The problem:
Write out again, unaltered, the lines from the start through the line containing "prong_w = 5; // [4:0.5:6]".

****

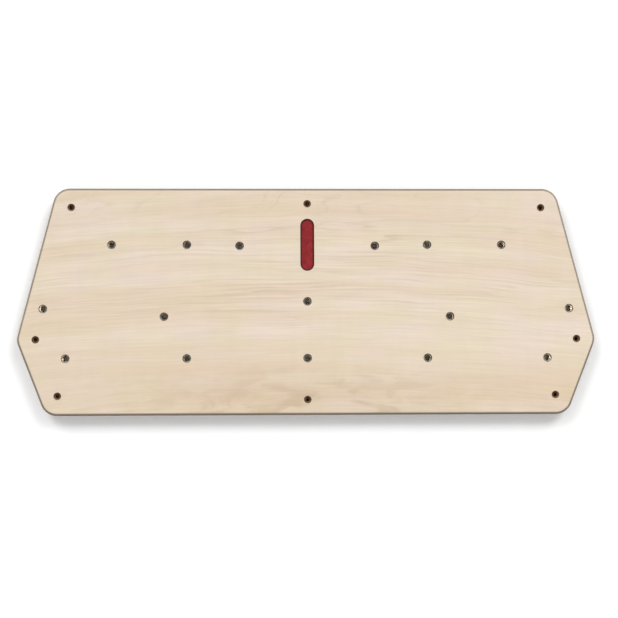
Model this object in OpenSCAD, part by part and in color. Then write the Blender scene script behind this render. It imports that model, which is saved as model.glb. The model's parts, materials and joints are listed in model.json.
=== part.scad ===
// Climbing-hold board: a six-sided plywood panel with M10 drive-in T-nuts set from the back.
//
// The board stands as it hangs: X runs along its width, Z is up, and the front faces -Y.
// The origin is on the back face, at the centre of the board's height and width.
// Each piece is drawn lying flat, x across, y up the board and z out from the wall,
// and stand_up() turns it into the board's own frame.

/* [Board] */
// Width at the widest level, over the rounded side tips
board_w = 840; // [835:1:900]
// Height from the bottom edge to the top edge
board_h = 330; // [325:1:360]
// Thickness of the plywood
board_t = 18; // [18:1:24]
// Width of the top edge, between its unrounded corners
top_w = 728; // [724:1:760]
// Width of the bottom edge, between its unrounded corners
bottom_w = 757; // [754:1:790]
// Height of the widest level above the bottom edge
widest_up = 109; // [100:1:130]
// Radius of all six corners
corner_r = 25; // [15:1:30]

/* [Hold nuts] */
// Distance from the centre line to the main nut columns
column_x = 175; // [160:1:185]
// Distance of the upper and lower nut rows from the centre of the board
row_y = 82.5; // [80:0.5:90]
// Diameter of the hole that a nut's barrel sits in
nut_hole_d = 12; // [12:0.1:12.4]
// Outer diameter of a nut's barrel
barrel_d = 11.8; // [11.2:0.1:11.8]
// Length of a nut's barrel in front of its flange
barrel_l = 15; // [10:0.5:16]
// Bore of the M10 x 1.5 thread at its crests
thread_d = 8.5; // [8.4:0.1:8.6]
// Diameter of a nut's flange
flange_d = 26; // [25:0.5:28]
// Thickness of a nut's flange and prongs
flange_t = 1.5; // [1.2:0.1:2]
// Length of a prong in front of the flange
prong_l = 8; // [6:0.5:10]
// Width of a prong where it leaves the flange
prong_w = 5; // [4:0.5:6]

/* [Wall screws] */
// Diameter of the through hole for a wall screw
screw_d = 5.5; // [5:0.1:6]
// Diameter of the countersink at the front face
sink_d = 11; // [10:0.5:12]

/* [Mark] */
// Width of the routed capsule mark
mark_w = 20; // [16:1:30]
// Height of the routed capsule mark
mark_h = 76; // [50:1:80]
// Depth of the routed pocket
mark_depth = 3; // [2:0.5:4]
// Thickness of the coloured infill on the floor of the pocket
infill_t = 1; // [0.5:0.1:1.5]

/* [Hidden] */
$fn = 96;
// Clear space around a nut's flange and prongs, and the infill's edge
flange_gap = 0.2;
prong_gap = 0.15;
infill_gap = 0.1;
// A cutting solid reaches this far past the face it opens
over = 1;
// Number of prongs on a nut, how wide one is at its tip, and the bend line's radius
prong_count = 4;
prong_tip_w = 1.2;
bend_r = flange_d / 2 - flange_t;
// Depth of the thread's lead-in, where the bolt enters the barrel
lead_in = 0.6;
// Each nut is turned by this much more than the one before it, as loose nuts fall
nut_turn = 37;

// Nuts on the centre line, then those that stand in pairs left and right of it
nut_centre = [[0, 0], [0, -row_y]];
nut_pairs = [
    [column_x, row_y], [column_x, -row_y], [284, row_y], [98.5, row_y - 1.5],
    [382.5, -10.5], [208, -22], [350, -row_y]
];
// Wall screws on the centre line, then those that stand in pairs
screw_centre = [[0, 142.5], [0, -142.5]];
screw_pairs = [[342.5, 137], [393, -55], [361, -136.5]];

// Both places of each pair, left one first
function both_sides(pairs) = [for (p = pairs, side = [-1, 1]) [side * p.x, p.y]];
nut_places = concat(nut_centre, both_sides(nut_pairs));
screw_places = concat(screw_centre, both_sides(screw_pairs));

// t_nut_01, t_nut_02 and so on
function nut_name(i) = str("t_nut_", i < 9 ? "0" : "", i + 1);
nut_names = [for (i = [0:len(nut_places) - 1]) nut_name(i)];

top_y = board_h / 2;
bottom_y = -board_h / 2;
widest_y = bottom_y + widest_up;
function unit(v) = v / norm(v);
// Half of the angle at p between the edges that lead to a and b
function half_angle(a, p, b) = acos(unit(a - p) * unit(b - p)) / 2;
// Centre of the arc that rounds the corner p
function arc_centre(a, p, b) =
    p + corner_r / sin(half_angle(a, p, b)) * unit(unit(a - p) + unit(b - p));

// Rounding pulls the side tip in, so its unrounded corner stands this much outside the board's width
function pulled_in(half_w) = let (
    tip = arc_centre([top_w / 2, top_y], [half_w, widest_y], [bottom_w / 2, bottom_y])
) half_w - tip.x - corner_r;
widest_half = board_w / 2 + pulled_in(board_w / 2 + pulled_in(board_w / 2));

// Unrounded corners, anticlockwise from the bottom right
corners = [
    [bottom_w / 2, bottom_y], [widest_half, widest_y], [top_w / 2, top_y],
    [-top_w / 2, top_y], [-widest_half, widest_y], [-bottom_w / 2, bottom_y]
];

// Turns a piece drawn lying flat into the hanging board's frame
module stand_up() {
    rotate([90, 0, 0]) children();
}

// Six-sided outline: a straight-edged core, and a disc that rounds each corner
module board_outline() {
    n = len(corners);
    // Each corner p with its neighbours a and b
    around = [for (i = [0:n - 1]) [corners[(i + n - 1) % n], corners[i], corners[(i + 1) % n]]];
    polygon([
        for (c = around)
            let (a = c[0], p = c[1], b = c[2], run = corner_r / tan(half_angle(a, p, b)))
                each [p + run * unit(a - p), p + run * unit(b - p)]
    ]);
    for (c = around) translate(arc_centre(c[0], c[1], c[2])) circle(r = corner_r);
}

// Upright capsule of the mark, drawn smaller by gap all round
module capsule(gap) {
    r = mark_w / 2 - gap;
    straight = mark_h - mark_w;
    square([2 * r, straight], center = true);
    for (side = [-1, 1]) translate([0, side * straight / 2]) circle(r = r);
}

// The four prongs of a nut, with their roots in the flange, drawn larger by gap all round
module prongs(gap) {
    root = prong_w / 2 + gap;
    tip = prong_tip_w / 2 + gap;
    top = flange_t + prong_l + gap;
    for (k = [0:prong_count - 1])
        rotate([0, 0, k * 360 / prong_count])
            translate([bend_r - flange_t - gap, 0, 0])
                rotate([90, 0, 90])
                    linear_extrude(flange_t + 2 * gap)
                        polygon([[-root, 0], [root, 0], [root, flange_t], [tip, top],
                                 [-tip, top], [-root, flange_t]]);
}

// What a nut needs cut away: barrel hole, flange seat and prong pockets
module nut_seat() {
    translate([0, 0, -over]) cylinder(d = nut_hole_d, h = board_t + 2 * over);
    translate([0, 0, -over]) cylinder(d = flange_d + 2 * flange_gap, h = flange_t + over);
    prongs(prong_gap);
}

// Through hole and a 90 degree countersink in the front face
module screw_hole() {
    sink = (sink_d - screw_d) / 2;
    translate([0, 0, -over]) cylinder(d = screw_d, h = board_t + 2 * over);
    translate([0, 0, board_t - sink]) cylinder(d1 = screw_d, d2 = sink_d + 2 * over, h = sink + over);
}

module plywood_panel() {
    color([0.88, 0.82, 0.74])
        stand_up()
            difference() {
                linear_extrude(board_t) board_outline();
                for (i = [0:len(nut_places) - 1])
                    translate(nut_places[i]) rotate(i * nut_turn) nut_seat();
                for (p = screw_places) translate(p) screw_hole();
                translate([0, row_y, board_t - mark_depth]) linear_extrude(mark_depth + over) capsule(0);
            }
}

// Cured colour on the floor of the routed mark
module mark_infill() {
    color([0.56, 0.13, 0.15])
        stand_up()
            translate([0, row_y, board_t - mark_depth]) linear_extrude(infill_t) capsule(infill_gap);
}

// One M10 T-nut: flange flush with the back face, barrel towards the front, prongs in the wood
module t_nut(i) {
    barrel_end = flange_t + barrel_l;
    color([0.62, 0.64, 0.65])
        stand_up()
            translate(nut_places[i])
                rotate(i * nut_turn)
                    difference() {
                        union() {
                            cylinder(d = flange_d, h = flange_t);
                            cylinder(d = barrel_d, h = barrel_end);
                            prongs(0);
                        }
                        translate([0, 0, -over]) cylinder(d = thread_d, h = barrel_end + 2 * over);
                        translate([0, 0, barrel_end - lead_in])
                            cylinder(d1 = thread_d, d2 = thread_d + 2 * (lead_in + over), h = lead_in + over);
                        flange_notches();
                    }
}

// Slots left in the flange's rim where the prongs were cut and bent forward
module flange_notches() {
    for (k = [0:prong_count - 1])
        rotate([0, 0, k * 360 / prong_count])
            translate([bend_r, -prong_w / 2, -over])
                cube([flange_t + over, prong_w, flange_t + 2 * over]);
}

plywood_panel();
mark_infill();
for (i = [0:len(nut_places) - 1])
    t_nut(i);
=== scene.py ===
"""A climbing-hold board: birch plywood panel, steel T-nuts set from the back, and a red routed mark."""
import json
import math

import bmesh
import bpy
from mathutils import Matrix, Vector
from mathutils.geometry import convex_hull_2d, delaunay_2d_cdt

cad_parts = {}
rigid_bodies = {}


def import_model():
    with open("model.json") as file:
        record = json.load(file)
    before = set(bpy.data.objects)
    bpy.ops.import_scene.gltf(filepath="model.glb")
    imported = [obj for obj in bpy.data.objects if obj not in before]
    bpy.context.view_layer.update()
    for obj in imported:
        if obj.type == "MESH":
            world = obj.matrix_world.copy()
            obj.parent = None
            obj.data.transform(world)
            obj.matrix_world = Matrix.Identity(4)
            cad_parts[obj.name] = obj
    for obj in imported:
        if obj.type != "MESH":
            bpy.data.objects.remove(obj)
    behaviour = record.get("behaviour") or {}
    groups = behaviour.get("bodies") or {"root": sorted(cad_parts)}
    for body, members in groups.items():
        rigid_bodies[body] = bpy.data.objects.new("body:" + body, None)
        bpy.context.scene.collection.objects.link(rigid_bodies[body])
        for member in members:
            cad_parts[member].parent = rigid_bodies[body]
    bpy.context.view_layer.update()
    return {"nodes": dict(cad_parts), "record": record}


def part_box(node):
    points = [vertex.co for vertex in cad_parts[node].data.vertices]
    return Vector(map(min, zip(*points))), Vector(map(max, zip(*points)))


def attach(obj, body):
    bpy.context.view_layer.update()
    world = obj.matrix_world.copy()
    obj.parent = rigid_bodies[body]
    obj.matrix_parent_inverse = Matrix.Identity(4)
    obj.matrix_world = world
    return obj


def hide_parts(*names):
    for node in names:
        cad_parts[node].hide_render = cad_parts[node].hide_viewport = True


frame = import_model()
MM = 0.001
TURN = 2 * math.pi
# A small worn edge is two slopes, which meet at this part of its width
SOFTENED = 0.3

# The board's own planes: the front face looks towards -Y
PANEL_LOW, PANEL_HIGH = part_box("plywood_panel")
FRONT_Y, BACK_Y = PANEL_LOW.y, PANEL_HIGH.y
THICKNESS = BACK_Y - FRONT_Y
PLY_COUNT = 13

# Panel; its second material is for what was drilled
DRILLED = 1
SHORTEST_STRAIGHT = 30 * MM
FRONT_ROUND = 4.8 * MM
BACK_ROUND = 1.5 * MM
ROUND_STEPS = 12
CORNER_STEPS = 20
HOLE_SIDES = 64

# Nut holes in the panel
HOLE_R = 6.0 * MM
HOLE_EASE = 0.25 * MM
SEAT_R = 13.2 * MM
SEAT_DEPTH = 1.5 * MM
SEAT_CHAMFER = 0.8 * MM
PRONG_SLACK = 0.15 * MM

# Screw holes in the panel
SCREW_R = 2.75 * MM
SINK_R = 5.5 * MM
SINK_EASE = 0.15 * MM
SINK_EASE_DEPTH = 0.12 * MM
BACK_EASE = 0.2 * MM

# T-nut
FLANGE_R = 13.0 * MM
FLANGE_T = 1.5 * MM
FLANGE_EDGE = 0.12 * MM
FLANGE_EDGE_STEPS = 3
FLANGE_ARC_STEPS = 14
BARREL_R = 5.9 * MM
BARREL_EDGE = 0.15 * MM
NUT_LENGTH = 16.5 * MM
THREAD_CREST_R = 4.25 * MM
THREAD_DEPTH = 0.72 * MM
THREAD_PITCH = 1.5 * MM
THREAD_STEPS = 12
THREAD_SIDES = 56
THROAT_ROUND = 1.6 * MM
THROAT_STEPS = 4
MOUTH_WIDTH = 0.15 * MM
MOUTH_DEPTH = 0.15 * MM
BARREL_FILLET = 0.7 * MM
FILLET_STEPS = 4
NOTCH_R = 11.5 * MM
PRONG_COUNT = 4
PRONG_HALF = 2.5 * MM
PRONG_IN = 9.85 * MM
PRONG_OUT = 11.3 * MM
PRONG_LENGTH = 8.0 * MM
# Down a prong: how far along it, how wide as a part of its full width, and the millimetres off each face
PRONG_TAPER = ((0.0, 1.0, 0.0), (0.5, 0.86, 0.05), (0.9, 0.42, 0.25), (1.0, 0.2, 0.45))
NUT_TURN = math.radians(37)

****

Result of the exercise:
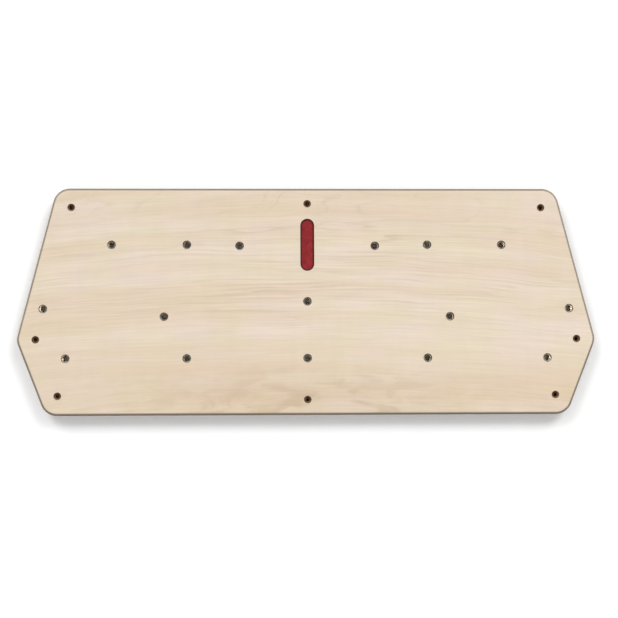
Model this object in OpenSCAD, part by part and in color. Then write the Blender scene script behind this render. It imports that model, which is saved as model.glb. The model's parts, materials and joints are listed in model.json.
=== part.scad ===
// Climbing-hold board: a six-sided plywood panel with M10 drive-in T-nuts set from the back.
//
// The board stands as it hangs: X runs along its width, Z is up, and the front faces -Y.
// The origin is on the back face, at the centre of the board's height and width.
// Each piece is drawn lying flat, x across, y up the board and z out from the wall,
// and stand_up() turns it into the board's own frame.

/* [Board] */
// Width at the widest level, over the rounded side tips
board_w = 840; // [835:1:900]
// Height from the bottom edge to the top edge
board_h = 330; // [325:1:360]
// Thickness of the plywood
board_t = 18; // [18:1:24]
// Width of the top edge, between its unrounded corners
top_w = 728; // [724:1:760]
// Width of the bottom edge, between its unrounded corners
bottom_w = 757; // [754:1:790]
// Height of the widest level above the bottom edge
widest_up = 109; // [100:1:130]
// Radius of all six corners
corner_r = 25; // [15:1:30]

/* [Hold nuts] */
// Distance from the centre line to the main nut columns
column_x = 175; // [160:1:185]
// Distance of the upper and lower nut rows from the centre of the board
row_y = 82.5; // [80:0.5:90]
// Diameter of the hole that a nut's barrel sits in
nut_hole_d = 12; // [12:0.1:12.4]
// Outer diameter of a nut's barrel
barrel_d = 11.8; // [11.2:0.1:11.8]
// Length of a nut's barrel in front of its flange
barrel_l = 15; // [10:0.5:16]
// Bore of the M10 x 1.5 thread at its crests
thread_d = 8.5; // [8.4:0.1:8.6]
// Diameter of a nut's flange
flange_d = 26; // [25:0.5:28]
// Thickness of a nut's flange and prongs
flange_t = 1.5; // [1.2:0.1:2]
// Length of a prong in front of the flange
prong_l = 8; // [6:0.5:10]
// Width of a prong where it leaves the flange
prong_w = 5; // [4:0.5:6]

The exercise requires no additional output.